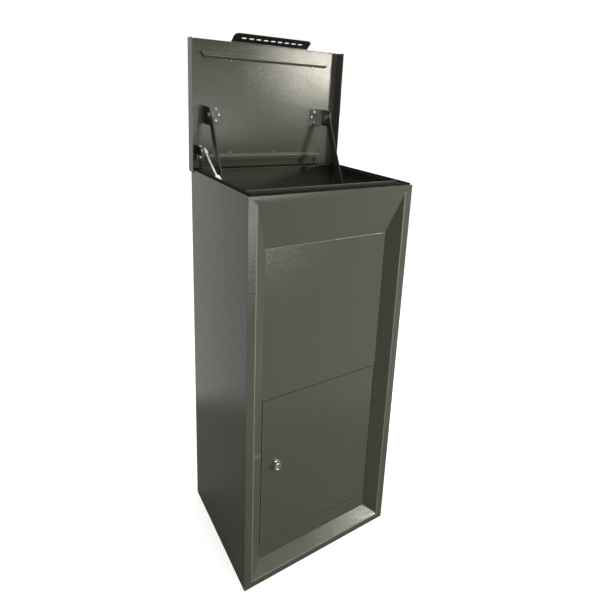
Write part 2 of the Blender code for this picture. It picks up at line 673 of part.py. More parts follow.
def strut_stud(name, head, shoulder, place, finish, parent):
    """Stud that the strut's socket turns on: a round head against its plate, then the pin."""
    profile = [(0, head), (STUD_HEAD_R, head), (STUD_HEAD_R, shoulder), (STUD_R, shoulder),
               (STUD_R, STUD_END), (0, STUD_END)]
    add_part(name, turned(profile, "x", (0, *place.yz)), finish, parent, True)


# ---- Door -----------------------------------------------------------------------------------

def door(finish, pin_finish):
    """Door pan on two pivot pins at its right."""
    axis = axis_empty("door_axis", DOOR_PIVOT)
    low = Vector((DOOR_LEFT, RECESS_Y, DOOR_FOOT)) - DOOR_PIVOT
    high = Vector((DOOR_RIGHT, RECESS_Y + DOOR_FOLD, DOOR_TOP)) - DOOR_PIVOT
    panel = add_part("door_panel", tray(low, high, SHEET, 1, 1), finish, axis)
    through = 2 * SHEET
    for z, label in ((DOOR_FOOT, "foot_pin_hole"), (DOOR_TOP, "top_pin_hole")):
        cut(panel, rod(DOOR_PIN_R + GAP, z - through, z + through, "z", (0, 0, 0)), label)
    cut(panel, rod(LOCK_BARREL_R + GAP, -through, through, "y", LOCK - DOOR_PIVOT), "lock_hole")

    inside, outside = 0.007, 0.006
    place = (*DOOR_PIVOT.xy, 0.0)
    for name, start, end in (("top", DOOR_TOP - inside, DOOR_TOP + outside),
                             ("foot", DOOR_FOOT - outside, DOOR_FOOT + inside)):
        add_part(f"door_pin_{name}", rod(DOOR_PIN_R, start, end, "z", place), pin_finish, None, True)
    return axis


def cam_lock(door_axis, finish, chrome, pin_finish, dark):
    """Cam lock: headed barrel, nut behind the door, turning plug with its cam, and the keeper."""
    lock = LOCK - DOOR_PIVOT
    bore = LOCK_PLUG_R + GAP
    head, shoulder, rear = -0.0115, -0.0030, 0.0200
    rim_r = LOCK_HEAD_R - 0.001
    barrel = [(bore, head), (rim_r - 0.0015, head), (rim_r, head + 0.0015), (rim_r, shoulder - 0.0005),
              (LOCK_HEAD_R, shoulder), (LOCK_HEAD_R, -GAP), (LOCK_BARREL_R, -GAP), (LOCK_BARREL_R, rear),
              (bore, rear)]
    add_part("lock_barrel", turned(barrel, "y", lock, ring=True, segments=28), chrome, door_axis, True)

    nut_r, nut_end = 0.0125, 0.0065
    turns = [math.tau * step / 6 for step in range(6)]
    corners = [(lock.x + nut_r * math.cos(turn), lock.z + nut_r * math.sin(turn)) for turn in turns]
    nut_shape = prism(corners, "y", lock.y + SHEET + GAP, lock.y + nut_end)
    nut = add_part("lock_nut", nut_shape, pin_finish, door_axis)
    cut(nut, rod(LOCK_BARREL_R + GAP, -OVERRUN, nut_end + OVERRUN, "y", lock), "thread_bore")

    turn = axis_empty("lock_axis", lock, 0.0, door_axis)
    face, plug_end = head + 0.001, rear + 0.0002
    plug = [(0, face), (LOCK_PLUG_R - 0.0006, face), (LOCK_PLUG_R, face + 0.0006), (LOCK_PLUG_R, plug_end),
            (0, plug_end)]
    plug_part = add_part("lock_plug", turned(plug, "y", (0, 0, 0), segments=28), chrome, turn, True)
    key_half, key_reach = 0.0008, 0.0036
    keyway = block((-key_half, face - OVERRUN, -key_reach), (key_half, face + 0.003, key_reach))
    cut(plug_part, keyway, "keyway")
    cam_front, cam_back = plug_end + GAP, plug_end + GAP + 0.0025
    arm = stadium((0.0, CAM_WIDTH / 2 - CAM_LENGTH / 2), math.pi / 2, CAM_LENGTH + 0.006, CAM_WIDTH)
    add_part("lock_cam", prism(arm, "y", cam_front, cam_back), pin_finish, turn)
    near = cam_back + GAP
    screw = [(0, near), (0.0050, near), (0.0050, near + 0.0019), (0.0034, near + 0.0029), (0, near + 0.0029)]
    add_part("lock_cam_screw", turned(screw, "y", (0, 0, 0)), dark, turn, True)

    wall, catch = -HALF_W + SHEET + GAP, RECESS_Y + 0.0165
    path = [(wall, catch - DOOR_STOP), (wall, catch), (-RECESS_HALF_W - OVERRUN, catch)]
    keeper = folded(path, -SHEET, "z", LOCK.z - KEEPER_HALF, LOCK.z + KEEPER_HALF)
    add_part("lock_keeper", keeper, finish)


def build():
    clear_scene()
    paint = material("painted_steel", (0.125, 0.125, 0.105), 0.42, 0.25)
    dark_paint = material("dark_painted_steel", (0.055, 0.060, 0.052), 0.45, 0.2)
    black = material("black_tab", (0.012, 0.012, 0.013), 0.40, 0.0)
    rubber = material("rubber", (0.012, 0.012, 0.013), 0.70, 0.0)
    zinc = material("zinc", (0.55, 0.55, 0.53), 0.35, 1.0)
    chrome = material("chrome", (0.80, 0.80, 0.80), 0.12, 1.0)
    light = material("light_strut", (0.75, 0.76, 0.74), 0.35, 0.2)

    side_panel(-1, "side_panel_left", paint)
    side_panel(1, "side_panel_right", paint)
    rear_panel(paint)
    front_frame(paint)
    upper_front_panel(paint)
    door_sill(paint)
    floor_tray(paint)
    front_channel(paint)
    rim_seal(rubber)

    lid = axis_empty("lid_axis", LID_HINGE, -LID_OPEN)
    lid_pan(lid, paint)
    lid_rail(lid, "lid_rail_front", -0.283, -1, 0.189, paint)
    lid_rail(lid, "lid_rail_rear", -0.038, 1, 0.178, paint)
    rivets = ((-0.110, -0.2795), (0.136, -0.2795), (-0.111, -0.0425), (0.0215, -0.0425))
    for number, (x, y) in enumerate(rivets, 1):
        dome(lid, f"lid_rivet_{number}", (x, y, LID_RISE - LID_SHEET - 2 * GAP), 0.0022, 0.0016, zinc)
    handle_tab(lid, black)
    for side, name in ((-1, "left"), (1, "right")):
        hinge_leaves(side, name, lid, dark_paint, zinc)
        arm_bracket(side, name, lid, dark_paint, zinc, zinc)
        link_arm(side, name, lid, dark_paint, zinc)
    shelf(paint, zinc, dark_paint)
    gas_strut(lid, dark_paint, light, light, zinc)
    door_axis = door(paint, zinc)
    cam_lock(door_axis, paint, chrome, zinc, dark_paint)
    bpy.context.view_layer.update()


build()
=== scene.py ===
"""Top-loading drop box: the looks of a folded-steel cabinet, its open lid, arms, gas strut and door.

Metres, +Z up, the front looks along -Y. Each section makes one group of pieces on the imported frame.
"""

import json
import math

import bmesh
import bpy
from mathutils import Matrix, Vector

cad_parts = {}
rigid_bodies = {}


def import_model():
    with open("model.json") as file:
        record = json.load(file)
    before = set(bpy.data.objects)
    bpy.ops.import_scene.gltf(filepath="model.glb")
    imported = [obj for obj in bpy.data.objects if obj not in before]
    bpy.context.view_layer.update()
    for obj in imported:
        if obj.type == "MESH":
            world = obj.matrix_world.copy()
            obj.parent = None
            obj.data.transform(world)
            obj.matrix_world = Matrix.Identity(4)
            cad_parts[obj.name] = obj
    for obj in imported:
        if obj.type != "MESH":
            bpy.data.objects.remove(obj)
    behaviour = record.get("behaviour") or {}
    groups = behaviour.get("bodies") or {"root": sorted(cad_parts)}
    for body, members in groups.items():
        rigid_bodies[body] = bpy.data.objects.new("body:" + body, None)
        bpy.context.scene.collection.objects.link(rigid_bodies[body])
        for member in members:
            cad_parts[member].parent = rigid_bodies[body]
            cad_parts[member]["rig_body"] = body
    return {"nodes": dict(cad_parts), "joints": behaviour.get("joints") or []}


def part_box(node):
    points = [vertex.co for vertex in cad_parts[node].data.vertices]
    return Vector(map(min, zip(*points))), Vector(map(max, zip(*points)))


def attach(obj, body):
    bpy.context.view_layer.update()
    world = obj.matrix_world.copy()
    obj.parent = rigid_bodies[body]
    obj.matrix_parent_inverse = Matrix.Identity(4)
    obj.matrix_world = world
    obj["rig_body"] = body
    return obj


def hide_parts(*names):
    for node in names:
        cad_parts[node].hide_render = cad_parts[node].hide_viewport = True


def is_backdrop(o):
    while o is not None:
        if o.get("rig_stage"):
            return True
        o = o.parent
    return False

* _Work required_
Can you repeat, word for word, every line above from the one containing "shelf(paint, zinc, dark_paint)" down to the one containing "bpy.context.scene.collection.objects.link(rigid_bodies[body])", including both?

* _Final answer_
    shelf(paint, zinc, dark_paint)
    gas_strut(lid, dark_paint, light, light, zinc)
    door_axis = door(paint, zinc)
    cam_lock(door_axis, paint, chrome, zinc, dark_paint)
    bpy.context.view_layer.update()


build()
=== scene.py ===
"""Top-loading drop box: the looks of a folded-steel cabinet, its open lid, arms, gas strut and door.

Metres, +Z up, the front looks along -Y. Each section makes one group of pieces on the imported frame.
"""

import json
import math

import bmesh
import bpy
from mathutils import Matrix, Vector

cad_parts = {}
rigid_bodies = {}


def import_model():
    with open("model.json") as file:
        record = json.load(file)
    before = set(bpy.data.objects)
    bpy.ops.import_scene.gltf(filepath="model.glb")
    imported = [obj for obj in bpy.data.objects if obj not in before]
    bpy.context.view_layer.update()
    for obj in imported:
        if obj.type == "MESH":
            world = obj.matrix_world.copy()
            obj.parent = None
            obj.data.transform(world)
            obj.matrix_world = Matrix.Identity(4)
            cad_parts[obj.name] = obj
    for obj in imported:
        if obj.type != "MESH":
            bpy.data.objects.remove(obj)
    behaviour = record.get("behaviour") or {}
    groups = behaviour.get("bodies") or {"root": sorted(cad_parts)}
    for body, members in groups.items():
        rigid_bodies[body] = bpy.data.objects.new("body:" + body, None)
        bpy.context.scene.collection.objects.link(rigid_bodies[body])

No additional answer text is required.